Alert fatigue is a hidden security risk. If your tools send more alerts than analysts can handle, real threats get lost or ignored as false positives. Track your alert-to-investigation ratio and your false positive % to see how much time your team spends on noise instead of real risks.
A high false-positive rate makes your analysts less effective and erodes your team’s trust in security tools. Your MTTR will also go up. Tuning detection rules to cut down false positives is one of the best investments you can make, and the alert fatigue ratio helps you prove its value.
Patch compliance percentage shows how many of your cloud machines are running up-to-date software. This is usually based on when they were last updated. It is a key metric for keeping your cloud environment healthy. But as you add more workloads and new types of compute, it’s harder to keep everything patched and up to date.
New workloads are always being added in the cloud, often using base images that aren’t fully patched. If you don’t keep an eye on this, patching gaps will build up over time, even as you patch older installations. Automated patch management and tracking coverage by workload type or team help you stay visible without needing manual audits.
Individually, each metric provides valuable insight. But you get the most value by using them together over time. Connect them to specific teams or parts of your infrastructure, and review them regularly.
These measurements should guide your decisions, not just show where you stand.

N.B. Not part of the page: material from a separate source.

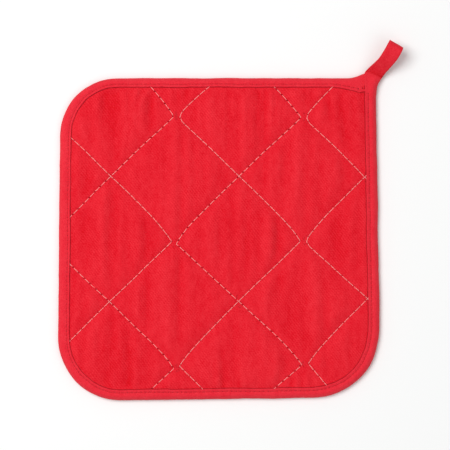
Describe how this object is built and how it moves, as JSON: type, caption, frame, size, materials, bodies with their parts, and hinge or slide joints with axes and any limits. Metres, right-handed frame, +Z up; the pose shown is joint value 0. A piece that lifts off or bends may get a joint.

If your MTTD goes up each quarter, ask why and what you can do to improve your monitoring or tools. If a team’s SLA compliance drops, look for the root cause. Maybe it’s the tools, the workflow, or the available resources.
The organizations that do best with cloud security see their metrics program as a way to keep improving, not just reporting. They set baselines and measure against them over time. They share results openly with the people doing the work and use that data to drive focused improvements.
Cloud environments will only get more complex. A good metrics program gives you clear, honest visibility into your security posture and sets you up to manage everything else effectively.